Elternarbeit (JsB - Migration)

Aus Philo Wiki
Wechseln zu:Navigation, Suche

Die Rolle von Eltern mit Migrationshintergrund in Bezug auf die schulischen Leistungen ihrer Kinder

Zurück zur Übersicht - Jugend und Migration
Zurück zur Übersicht - Migrantenkinder und das Bildungssystem

Elternarbeit in der Schule

Die nur mangelhafte Unterstützung durch das Elternhaus und die schlechte Zusammenarbeit zwischen Eltern mit Migrationshintergrund (EmM) und den Schulen, sind zwei Faktoren, die immer wieder zur Erklärung für die bestrittende Chancengleichheit innerhalb des deutschen und österreichischen Bildungssystems herangezogen werden. In der Literatur wird immer wieder bemängelt, dass die zu Beginn der Schulzeit bestehenden Unterschiede in den kognitiven und affektiven Lernvoraussetzungen nicht kleiner sondern größer werden, da die Schüler, die von den Eltern viel Förderung erhalten, die Lernchancen besser nutzen können als andere, die weniger unterstützende Eltern haben ( Krumm, 1995, In: Textor, 2007) Desweiteren wird die Bedeutung der schulischen Unterstützung durch die Eltern und von Elternarbeit an der Schule in vielen Berichten der Praxis bestätigt. Zudem auch von einer Längsschnittstudie aus Kanada. Laut dieser kann eine gezielte Förderung der Eltern sogar dazu führen, dass selbst Kinder aus Risikofamilien ähnliche Entwicklungswerte, wie die Kinder aus Nicht-Risikofamilien erlangen. (Miedaner, 2004) Eine Studie von Werner Sacher 2006 zeigt jedoch auch auf, dass sich neben einem niedrigen Sozialen Status die Geburt der Mutter und des Vaters im Ausland negativ auf die Beziehung zwischen Elternhaus und Schule auswirken. Im Ausland geborene Eltern rufen Lehrkräfte weniger häufig an oder sprechen sie bei zufälligen Begegnungen an. Und ziehen aus solchen Gesprächen auch einen geringeren Nutzen, als in Deutschland geborenen Eltern.

Momentane Situation

Lehrer berichten immer wieder davon, wie schwer es ist mit Eltern von Kindern und Jugendlichen mit Migrationshintergrund Kontakt aufzunehmen und aufkommende Probleme zu besprechen(Unbehaun, 1998). Die Kommunikationsversuche zwischen Eltern mit Migrationshintergrund und den Schulen beschränkt sich meistens auf drei traditionelle Formen:
a) Elternabende, die ein- bis zweimal im Jahr stattfinden
b) die Mitwirkung von Eltern in Gremien, und
c) individuelle Kontakte, wie z.B. Beratungsgespräch (Miedaner, 2004)

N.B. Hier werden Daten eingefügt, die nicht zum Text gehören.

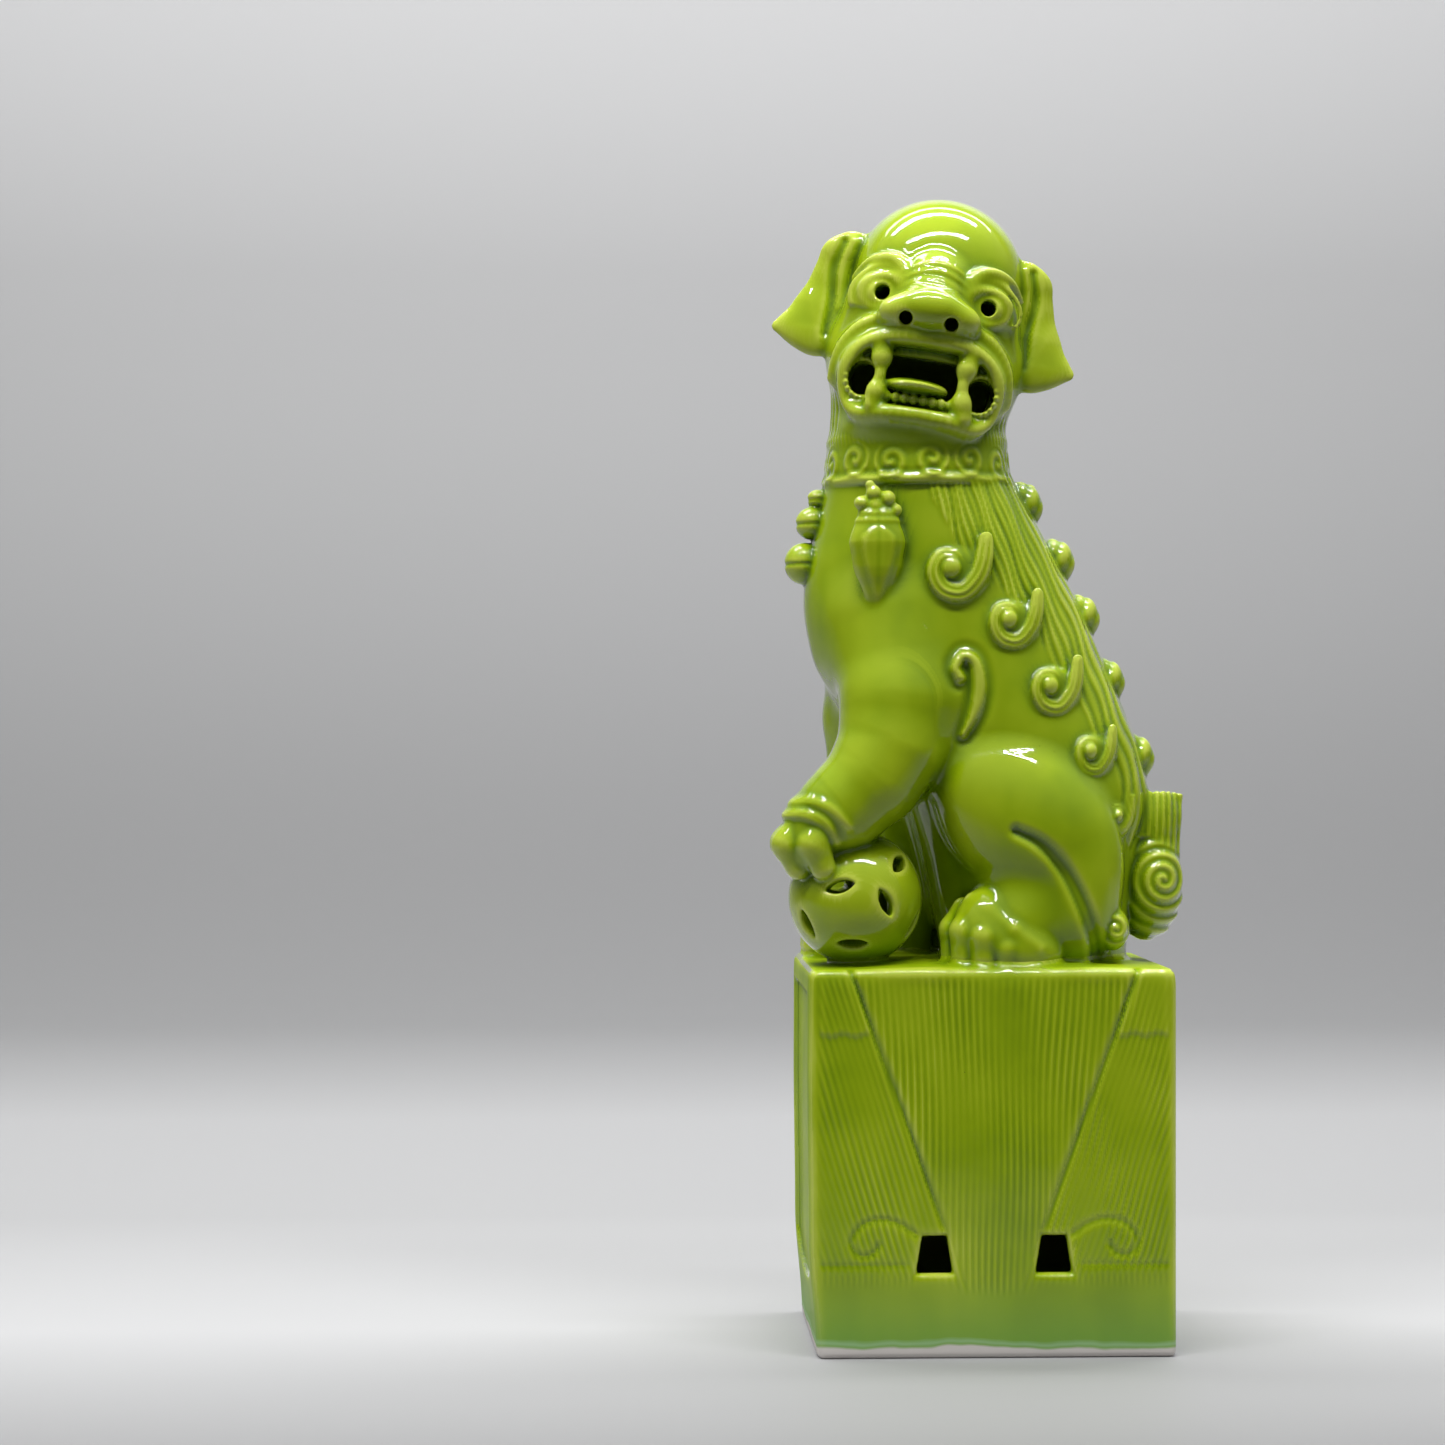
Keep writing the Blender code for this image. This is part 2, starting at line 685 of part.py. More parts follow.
def make_tail(torso_solid, *others):
    """The upright flame tail, curled against the rump."""
    bm = bmesh.new()
    add_ellipsoid(bm, (44.6, 0, 121), (9.4, 13.6, 15.5), None, 24, 16)
    add_ellipsoid(bm, (44.4, 0, 134), (6.2, 10.0, 12.0), rotation(y=4), 20, 12)
    flame = [((44, 0, 104), 4.8), ((44.6, 0, 120), 6.0), ((45.4, 0, 134), 4.8), ((48.2, 0, 140), 5.0), ((51.6, 0, 144), 2.4)]
    add_limb(bm, flame)
    tail = fuse(new_object("tail", bm), 2.6)
    stand_on_plinth(tail)
    return cut_clear_of(tail, torso_solid, *others)


# ---------------------------------------------------------------- assembly
def glaze_material(piece):
    """Each piece is dipped on its own, in the same apple green."""
    material = bpy.data.materials.new(piece.name + "_glaze")
    material.use_nodes = True
    shader = material.node_tree.nodes["Principled BSDF"]
    shader.inputs["Base Color"].default_value = GLAZE_GREEN
    shader.inputs["Roughness"].default_value = GLAZE_ROUGHNESS
    shader.inputs["Metallic"].default_value = 0.0
    return material


def world_box(objects):
    corners = [obj.matrix_world @ vert.co for obj in objects for vert in obj.data.vertices]
    low = Vector([min(c[k] for c in corners) for k in range(3)])
    high = Vector([max(c[k] for c in corners) for k in range(3)])
    return low, high


def assemble(pieces):
    """Turns millimetres into metres, centres each piece's origin and hangs all on one empty."""
    low, high = world_box(pieces)
    shift = Vector(((low.x + high.x) / 2, (low.y + high.y) / 2, low.z))
    statue = bpy.data.objects.new("statue", None)
    bpy.context.scene.collection.objects.link(statue)
    for piece in pieces:
        low, high = world_box([piece])
        middle = (low + high) / 2
        piece.data.transform(Matrix.Diagonal((MM, MM, MM, 1.0)) @ Matrix.Translation(-middle))
        piece.location = (middle - shift) * MM
        piece.parent = statue
        piece.data.materials.clear()
        piece.data.materials.append(glaze_material(piece))
        piece.data.shade_smooth()
        piece.data.set_sharp_from_angle(angle=math.radians(50))


def main():
    for obj in list(bpy.data.objects):
        bpy.data.objects.remove(obj)
    plinth = make_plinth()
    torso_solid = make_torso_solid()
    torso = make_torso()
    head_solid = make_head_mass("head_solid", 0.0, voxel=2.4)
    head = make_head(head_solid)
    tongue = make_tongue(head)
    collar = make_collar(head_solid)
    ball, ball_solid = make_ball()
    pieces = [plinth, torso, head, tongue, collar, ball]
    pieces += [make_ear(side, head_solid) for side in (-1, 1)]
    pieces += [make_fangs(side, head, tongue) for side in (-1, 1)]
    pieces += make_chest_beads(torso_solid, collar)
    pieces += make_spine_knobs(torso_solid, collar)
    left_foreleg = make_left_foreleg(torso_solid, ball_solid)
    right_foreleg = make_right_foreleg(torso_solid, ball_solid)
    pieces.append(make_tassel(-1, torso_solid, collar, left_foreleg))
    pieces.append(make_tassel(1, torso_solid, collar, right_foreleg))
    haunch = make_left_haunch(torso_solid)
    cut_clear_of(haunch, left_foreleg)
    paw = make_left_hind_paw(haunch, torso_solid)
    knob = make_left_rump_knob(haunch, torso_solid)
    hind_pieces = [haunch, paw, knob, *make_mane_curls(torso_solid)]
    hind_pieces += [mirrored(piece, piece.name.replace("left", "right")) for piece in hind_pieces]
    tail = make_tail(torso_solid, *hind_pieces)
    pieces += [left_foreleg, right_foreleg, *hind_pieces, tail]
    for helper in (torso_solid, head_solid, ball_solid):
        remove(helper)
    assemble(pieces)


main()
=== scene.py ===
"""Looks of the seated guardian lion on its draped plinth.

The lion is modelled as one signed distance field, so that its luted pieces flow into each other
under the glaze as they do on the real figure. Each point inside belongs to the piece it is
deepest in, and a surface net turns every piece into a closed mesh of its own that meets its
neighbours vertex to vertex. The plinth has a lattice of its own, finer along its combed face.

All shapes are in millimetres, about a point on the plinth's underside below the lion, with its
chest towards -X and its turned face towards -Y. The frame says where that point is.
"""

import math

import bpy
import numpy as np
from mathutils import Matrix, Vector


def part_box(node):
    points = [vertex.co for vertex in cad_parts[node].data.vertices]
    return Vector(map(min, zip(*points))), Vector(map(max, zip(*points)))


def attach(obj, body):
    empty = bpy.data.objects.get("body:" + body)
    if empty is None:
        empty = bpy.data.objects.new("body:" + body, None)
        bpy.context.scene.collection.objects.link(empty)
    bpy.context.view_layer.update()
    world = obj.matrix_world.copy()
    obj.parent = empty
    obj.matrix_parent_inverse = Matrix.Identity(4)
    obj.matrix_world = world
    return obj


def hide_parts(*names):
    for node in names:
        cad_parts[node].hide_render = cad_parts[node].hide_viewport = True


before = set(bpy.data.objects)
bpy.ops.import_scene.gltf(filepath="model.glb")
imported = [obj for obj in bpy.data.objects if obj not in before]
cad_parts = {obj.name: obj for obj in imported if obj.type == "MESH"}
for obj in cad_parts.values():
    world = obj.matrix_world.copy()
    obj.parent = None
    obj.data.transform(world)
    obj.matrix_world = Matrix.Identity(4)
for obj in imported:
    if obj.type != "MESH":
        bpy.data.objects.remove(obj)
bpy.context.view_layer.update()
PLINTH_LOW, PLINTH_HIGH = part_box("plinth_shell")
MM = 0.001

# ---- driving dimensions, in mm
PLINTH_X = -1.4  # the plinth stands this far towards the chest from the lion's x = 0
MIDDLE = np.array([(PLINTH_LOW[i] + PLINTH_HIGH[i]) / 2 for i in (0, 1)] + [PLINTH_LOW[2]])
MIDDLE[0] -= PLINTH_X * MM
HALF_WIDTH = (PLINTH_HIGH[0] - PLINTH_LOW[0]) / 2 / MM + 0.3
HALF_DEPTH = (PLINTH_HIGH[1] - PLINTH_LOW[1]) / 2 / MM
TOP = (PLINTH_HIGH[2] - PLINTH_LOW[2]) / MM
LION_STEP = 0.5
FAR = 8.0  # the field is only kept this far from a surface
SEAT = 99.2  # the lion's pieces stop here, just inside the plinth
SOFTENING = 0.12
TONE_REACHES = (1, 3)  # how far the fine and the broad tone look for ridges

TORSO_STATIONS = (  # height, foremost x, rearmost x, half thickness
    (92, -10, 37.5, 22), (101, -11.5, 38, 22), (115, -14, 39.4, 24), (130, -17, 41.4, 25),
    (145, -22, 44.3, 25.6), (155, -28.5, 42.2, 25.8), (165, -36, 38.8, 26), (172, -41, 35.9, 26),
    (179, -45.3, 32.6, 26), (187, -47.6, 29.4, 25.8), (196, -48.8, 25.3, 25.5), (206, -48, 20.4, 25),
    (214, -46.1, 16.1, 24.6), (221, -44.5, 12.2, 24), (228, -43.3, 8.2, 23.4), (236, -42, 5, 22.6),
)
NECK_X = -18.2
HEAD_CENTRE = np.array([-12.4, 1, 283.2])
HEAD_TURN = Matrix.Rotation(math.radians(-6), 3, "Z") @ Matrix.Rotation(math.radians(9.4), 3, "Y")
HEAD_TURN = np.array(HEAD_TURN @ Matrix.Rotation(math.radians(-3), 3, "X"))
BALL = np.array([-36, -15, 118.2])
BALL_RADIUS = 17.7
MANE_CURLS = (  # x, z and radius of each lock
    (-10.6, 203.4, 8.2), (4.6, 190.2, 7.2), (15.6, 172.8, 7.2), (26.2, 155.8, 6.2), (33.8, 139.2, 4.6),
)
SPINE_KNOBS = ((9.6, 222.8), (18.2, 207.8), (25, 192.8), (31.8, 175.6), (39.8, 155.2))


# ---- distances
def ease(value):
    """0 below 0 and 1 above 1, with a smooth step between."""
    value = np.clip(value, 0.0, 1.0)
    return value * value * (3 - 2 * value)


def join(a, b, k):
    """The smaller of two distances, with the crease between them filled to about k."""
    h = np.maximum(k - np.abs(a - b), 0.0)
    return np.minimum(a, b) - h * h / (4 * k)


def cut(a, b, k):
    """What is inside a and outside b, with an edge rounded to about k."""
    return -join(-a, b, k)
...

Eine Studie die im Rahmen einer begleitenden Forschung zum Modellprojekt zum türkischem Unterricht in der Schule durchgeführt wurde, dokumentiert die Lage. Rund 80% der Lehrer dieser bayrischen Schule hatten das Gefühl durch Elternsprechabende nur 40% oder weniger der gesamten Elternschaft zu erreichen. Ähnlich sieht die Situation bei der persönlichen Beratung aus. Mehr als ein fünftel der Lehrer gaben an nie ein Elterngespräch geführt zu haben. Knapp zwei Fünftel der Lehrer behaupteten einmal im Monat von Eltern im Rahmen eines Beratungsgespräches aufgesucht zu werden. Bei einem weiteren Fünftel der Lehrer war dies weniger als einmal im Monat der Fall, bei einem anderen Fünftel mehr als einmal im Monat (Unbehaun, 1998). Zu der Vertretung der Eltern in Gremien an der Schule konnten leider keine konkreten Statistiken gefunden werden. Jedoch wird in Berichten aus der Praxis immer wieder die geringe Repräsentanz von EmM in schulischen Gremien bemängelt und die daraus resultierenden eingeschränkten Möglichkeiten Interkulturelle Interessen in die Schulentwicklung mit einzubeziehen. (Miedaner, 2004, Schulentwicklungsforschung, 1993,Avic-Werning, 2004) Eine Studie von Werner Sacher 2006 hat dieses Problem empirisch festgehalten. Neben einem niedrigen sozialen Status, wirkt sich die Geburt der Mutter und des Vaters im Ausland negativ auf die Beziehung zwischen Elternhaus und Schule aus. Im Ausland geborene Eltern rufen Lehrkräfte weniger häufig an oder sprechen sie bei zufälligen Begegnungen an. Und ziehen aus solchen Gesprächen auch einen geringeren Nutzen, als in Deutschland geborenen Eltern.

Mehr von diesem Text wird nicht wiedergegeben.